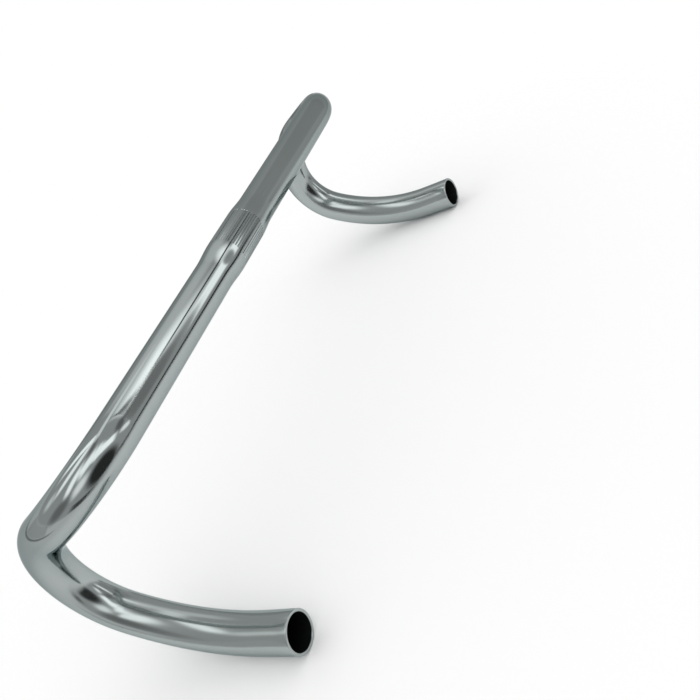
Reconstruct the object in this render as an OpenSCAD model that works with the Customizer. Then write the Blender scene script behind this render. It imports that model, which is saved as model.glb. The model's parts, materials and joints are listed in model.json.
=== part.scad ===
// Drop handlebar for a road bike, bent from one aluminium tube.
// The middle is bulged and knurled for the stem, and both ends are open.
// The origin is the middle of the stem clamp. +X is the rider's right,
// +Y is forward, +Z is up, and the ends of the drops lie level.

/* [Tube] */
// Outside diameter of the tube
tube_d = 23.8; // [22.2:0.1:25.4]
// Wall of the tube
wall = 1.8; // [1.4:0.1:2.6]
// Radius of the rounded lip at each open end
lip_r = 0.5; // [0.2:0.1:0.8]

/* [Stem clamp] */
// Outside diameter where the stem clamps
clamp_d = 26; // [25.4:0.1:31.8]
// Length at the full clamp diameter
clamp_l = 30; // [24:1:60]
// Wall under the stem
clamp_wall = 2.5; // [1.8:0.1:3.4]
// Length of the taper on each side, down to the tube
taper_l = 22; // [10:1:40]

/* [Knurl] */
// Length of the knurled band
knurl_l = 32; // [16:1:60]
// Number of grooves round the band
knurl_n = 48; // [24:1:60]
// Width of a groove at the surface
groove_w = 0.7; // [0.3:0.1:0.9]
// Depth of a groove
groove_depth = 0.3; // [0.1:0.05:0.5]

/* [Tops and shoulders] */
// Width between the centres of the two ends
width_cc = 400; // [360:10:460]
// Radius of the bend from the tops into the ramp
shoulder_r = 48; // [38:1:60]
// Angle of that bend
shoulder_a = 86.5; // [80:0.5:90]
// Slope of the ramp below level
ramp_a = 20; // [0:1:30]
// Straight length of the ramp
ramp_l = 3; // [1:1:30]

/* [Drops] */
// Radius of the hook that the hand fits in
hook_r = 44; // [35:1:60]
// Angle of the hook
hook_a = 123; // [100:1:140]
// Radius of the long bend under the hook
lower_r = 137; // [80:1:200]
// Straight length of each open end
end_l = 22; // [10:1:90]

/* [Hidden] */
$fn = 96;
// facets of the small round lip
lip_fn = 24;
// steps along each taper
taper_steps = 8;
// a cutter reaches this far past what it cuts
past = 1;
// bending draws the tube this much slimmer, on the outside and in the wall
drawn = 0.01;
// each straight stretch runs this far into the bends beside it
lap = 0.1;

tube_r = tube_d / 2;
bore_r = tube_r - wall;
clamp_r = clamp_d / 2;
clamp_bore_r = clamp_r - clamp_wall;
lip = min(lip_r, wall / 2 - 0.1);

// the long bend stops where the end lies level
lower_a = 180 - ramp_a - hook_a;
// how far the open end lies ahead of the shoulder, along the drop's own plane
end_ahead = ramp_l + hook_r * sin(hook_a)
    + lower_r * (sin(hook_a + lower_a) - sin(hook_a))
    + end_l * cos(hook_a + lower_a);
// the straight tops take up what the bends leave of the width
half_tops = width_cc / 2 - shoulder_r * sin(shoulder_a) - end_ahead * cos(shoulder_a);

// radius on the way down a taper, as half a cosine wave, from r0 at t = 0 to r1 at t = 1
function swell(t, r0, r1) = r1 + (r0 - r1) * (1 + cos(180 * t)) / 2;
// one half of a wall of the tops, from the middle out: [radius, distance]
function half_wall(r0, r1) = [
    for (i = [0 : taper_steps])
        [swell(i / taper_steps, r0, r1), clamp_l / 2 + taper_l * i / taper_steps],
    [r1, half_tops + lap]
];
function backwards(points) = [for (i = [len(points) - 1 : -1 : 0]) points[i]];
function mirrored(points) = [for (p = points) [p[0], -p[1]]];

module wall_section(thinner = 0) {
    difference() {
        circle(tube_r - thinner);
        circle(bore_r + thinner);
    }
}

// Each stretch starts at the origin and runs up +Z, and places its children at its far end.
module straight(l) {
    translate([0, 0, -lap]) linear_extrude(l + 2 * lap) wall_section();
    translate([0, 0, l]) children();
}

// A bend turns towards +X
module bend(r, a) {
    translate([r, 0, 0])
        rotate([90, 0, 180])
            rotate_extrude(angle = a)
                translate([r, 0]) wall_section(drawn);
    translate([r * (1 - cos(a)), 0, r * sin(a)])
        rotate([0, a, 0]) children();
}

module open_end(l) {
    rotate_extrude() {
        translate([bore_r, -lap]) square([wall, l - lip + lap]);
        translate([bore_r + lip, 0]) square([wall - 2 * lip, l]);
        for (x = [bore_r + lip, tube_r - lip])
            translate([x, l - lip]) circle(lip, $fn = lip_fn);
    }
}

// Straight tops with the bulge for the stem, turned about the X axis
module tops() {
    outside = half_wall(clamp_r, tube_r);
    inside = half_wall(clamp_bore_r, bore_r);
    rotate([0, 90, 0])
        rotate_extrude()
            polygon(concat(
                backwards(mirrored(outside)), outside,
                backwards(inside), mirrored(inside)));
}

// Fine straight grooves that stop the bar turning in the stem
module knurl() {
    for (i = [0 : knurl_n - 1])
        rotate([360 / knurl_n * i, 0, 0])
            translate([-knurl_l / 2, 0, clamp_r])
                rotate([90, 0, 90])
                    linear_extrude(knurl_l)
                        polygon([
                            [0, -groove_depth],
                            [groove_w / 2 * (1 + past / groove_depth), past],
                            [-groove_w / 2 * (1 + past / groove_depth), past]
                        ]);
}

// Shoulder, ramp, hook, long lower bend and open end of the right side
module drop() {
    translate([half_tops, 0, 0])
        rotate([0, 90, 0])
            rotate([0, 0, 90 - ramp_a])
                bend(shoulder_r, shoulder_a)
                    straight(ramp_l)
                        rotate([0, 0, -90])
                            bend(hook_r, hook_a)
                                straight(0)
                                    bend(lower_r, lower_a)
                                        open_end(end_l);
}

module bar_tube() {
    color([0.74, 0.76, 0.76]) {
        difference() {
            tops();
            knurl();
        }
        drop();
        mirror([1, 0, 0]) drop();
    }
}

bar_tube();
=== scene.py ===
# %% [markdown]
# # A road bike drop handlebar
# The handlebar is one aluminium tube. Its middle is bulged and knurled for the stem, and each side
# runs out along straight tops, round a shoulder, round the hook and back along the drop to an open
# end. The measured model comes first, as a fixed frame. Everything here is in metres, in its frame:
# the origin is the middle of the stem clamp, +X the rider's right, +Y forward and +Z up.

# %% Load the frame
import json
import math
import bpy
from mathutils import Matrix, Vector
from mathutils.kdtree import KDTree


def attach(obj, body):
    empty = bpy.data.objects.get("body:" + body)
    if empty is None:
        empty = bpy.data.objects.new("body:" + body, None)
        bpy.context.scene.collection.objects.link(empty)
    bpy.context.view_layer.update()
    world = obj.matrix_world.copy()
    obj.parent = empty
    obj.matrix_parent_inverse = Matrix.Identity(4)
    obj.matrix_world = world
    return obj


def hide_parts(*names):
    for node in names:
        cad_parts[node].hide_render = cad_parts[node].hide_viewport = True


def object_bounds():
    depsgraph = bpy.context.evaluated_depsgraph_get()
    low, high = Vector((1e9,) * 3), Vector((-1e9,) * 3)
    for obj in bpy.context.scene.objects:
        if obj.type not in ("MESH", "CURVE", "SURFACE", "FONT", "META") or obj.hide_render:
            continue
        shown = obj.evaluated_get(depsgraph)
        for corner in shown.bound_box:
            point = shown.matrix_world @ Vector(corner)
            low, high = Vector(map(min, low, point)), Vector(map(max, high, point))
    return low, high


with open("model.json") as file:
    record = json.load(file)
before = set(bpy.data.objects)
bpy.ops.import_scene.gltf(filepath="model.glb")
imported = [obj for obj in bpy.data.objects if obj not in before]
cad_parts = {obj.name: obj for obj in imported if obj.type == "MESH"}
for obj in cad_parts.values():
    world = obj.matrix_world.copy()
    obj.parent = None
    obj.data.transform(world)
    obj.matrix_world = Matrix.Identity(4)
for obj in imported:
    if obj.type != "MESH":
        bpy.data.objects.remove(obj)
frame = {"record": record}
CAD_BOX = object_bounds()
MM = 0.001
print("CAD box", [[round(value, 4) for value in corner] for corner in CAD_BOX])

# %% [markdown]
# ## Sizes
# The mounts of the record give the radii of the tube, its bore and its clamp, and how long the clamp
# is. The bends are the ones of the measured model, repeated here because a mesh can't be asked for
# the radius that it was bent to. The length of the tops could be typed in as well. It is worked out
# from the width instead, which is how a bar is sold, so the ends come out as far apart as WIDTH says
# whatever the bends are.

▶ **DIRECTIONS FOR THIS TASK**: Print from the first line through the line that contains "ramp_l = 3; // [1:1:30]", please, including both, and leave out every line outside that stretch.

▶ **THE COMPLETED TASK**:
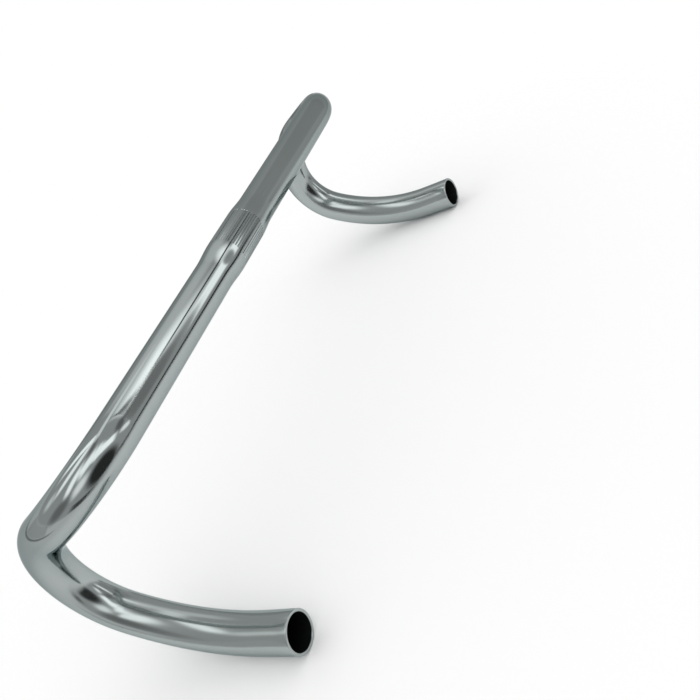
Reconstruct the object in this render as an OpenSCAD model that works with the Customizer. Then write the Blender scene script behind this render. It imports that model, which is saved as model.glb. The model's parts, materials and joints are listed in model.json.
=== part.scad ===
// Drop handlebar for a road bike, bent from one aluminium tube.
// The middle is bulged and knurled for the stem, and both ends are open.
// The origin is the middle of the stem clamp. +X is the rider's right,
// +Y is forward, +Z is up, and the ends of the drops lie level.

/* [Tube] */
// Outside diameter of the tube
tube_d = 23.8; // [22.2:0.1:25.4]
// Wall of the tube
wall = 1.8; // [1.4:0.1:2.6]
// Radius of the rounded lip at each open end
lip_r = 0.5; // [0.2:0.1:0.8]

/* [Stem clamp] */
// Outside diameter where the stem clamps
clamp_d = 26; // [25.4:0.1:31.8]
// Length at the full clamp diameter
clamp_l = 30; // [24:1:60]
// Wall under the stem
clamp_wall = 2.5; // [1.8:0.1:3.4]
// Length of the taper on each side, down to the tube
taper_l = 22; // [10:1:40]

/* [Knurl] */
// Length of the knurled band
knurl_l = 32; // [16:1:60]
// Number of grooves round the band
knurl_n = 48; // [24:1:60]
// Width of a groove at the surface
groove_w = 0.7; // [0.3:0.1:0.9]
// Depth of a groove
groove_depth = 0.3; // [0.1:0.05:0.5]

/* [Tops and shoulders] */
// Width between the centres of the two ends
width_cc = 400; // [360:10:460]
// Radius of the bend from the tops into the ramp
shoulder_r = 48; // [38:1:60]
// Angle of that bend
shoulder_a = 86.5; // [80:0.5:90]
// Slope of the ramp below level
ramp_a = 20; // [0:1:30]
// Straight length of the ramp
ramp_l = 3; // [1:1:30]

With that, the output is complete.